Et ainsi naquit, il y a une cinquantaine d'années, le camping moderne, sous forme d'une réaction contre la super-industrialisation des villes. Car il est évident que c'est au sein des grandes cités que se rencontrèrent les premiers campeurs, et le titre de fondateur du camping moderne peut être attribué à un Anglais, T. H. Holding, qui, après avoir campé en solitaire de longues années, fonda, en 1901, à Oxford, la première association de cyclo-campeurs, qui devait devenir, par la suite, le Camping-Club de Grande-Bretagne. En France, ce mouvement suivit, et des pionniers pratiquèrent le camping dès le début du siècle ; mais il faut attendre 1910 pour voir se créer le premier club de camping, fondé par J. Cudorge, le Camping-Club français, qui devait devenir ultérieurement, par suite de la fusion avec un groupement plus jeune, les Campeurs de France, l'actuel Camping-Club de France.

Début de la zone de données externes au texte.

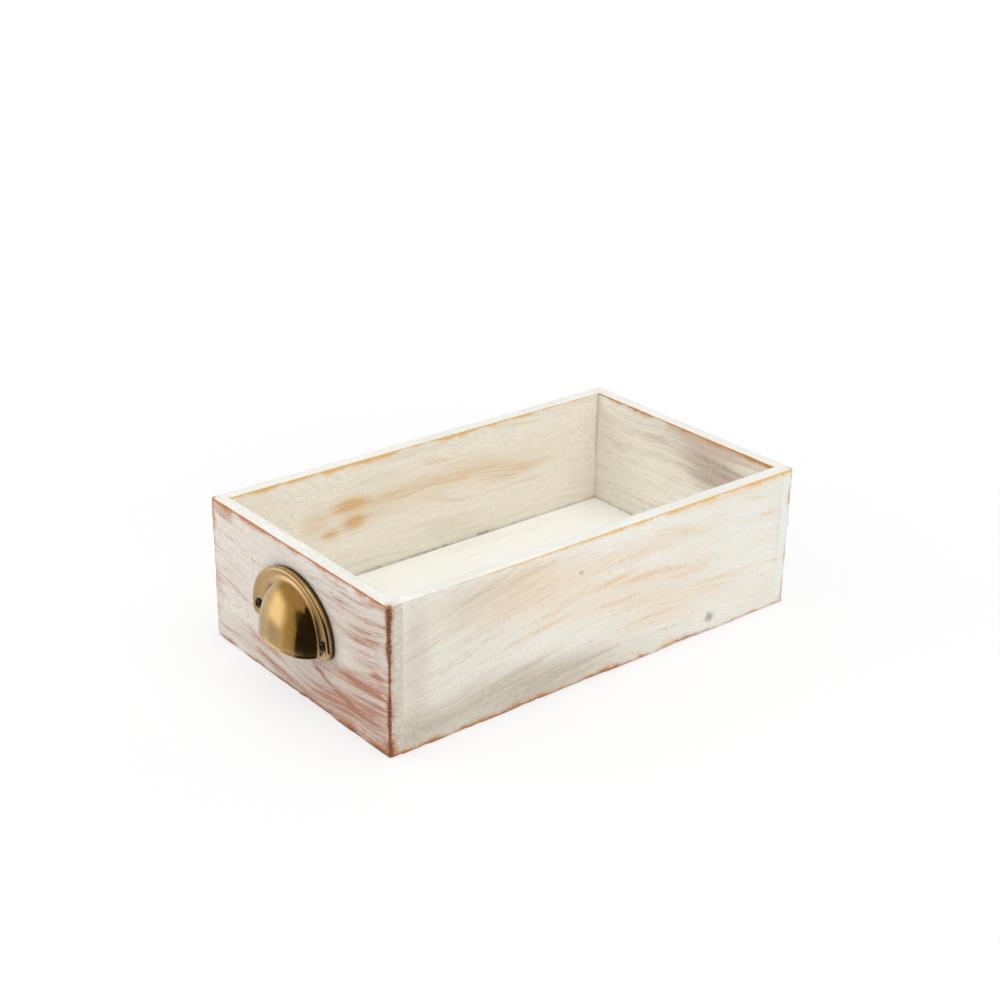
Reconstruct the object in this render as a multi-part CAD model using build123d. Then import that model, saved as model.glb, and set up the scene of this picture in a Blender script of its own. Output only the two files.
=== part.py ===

C'est entre 1918 et 1939, et surtout à partir de 1936, que le camping prit, dans la vie sociale, l'importance qu'il a acquis aujourd'hui. Après une interruption forcée de 1939 à 1941, par suite de l'invasion, le camping reprit son essor, malgré l'occupation, dès 1942, et, depuis la Libération et la fin des hostilités, il subit une vogue croissante. Des considérations autres que celles des premiers campeurs sont venues pousser nos contemporains à pratiquer le camping.

Il y a d'abord ceux qui font du camping parce que c'est « à la mode » ; il y a aussi la masse de ceux qui, ne pouvant plus se payer les vacances à l'hôtel ou en villas, cherchent dans le camping un moyen bon marché de vacances ...

Certes, ce n'est pas là la mentalité initiale des premiers campeurs et, souvent, l'on est bien loin de cet amour de la Nature qui poussait et qui pousse encore, heureusement ! le campeur 100p. 100 ... C'est la raison pour laquelle il y a maintenant, hélas ! trop à dire sur la conduite de certains « campards » qui déshonorent le camping. Mais cette question mérite que l'on s'y étende. Et cela fera l'objet d'une de mes prochaines chroniques.

Jacques-J. BOUSQUET,

Président du Camping-Club de France.

(1) Voir Le Chasseur Français de février 1950.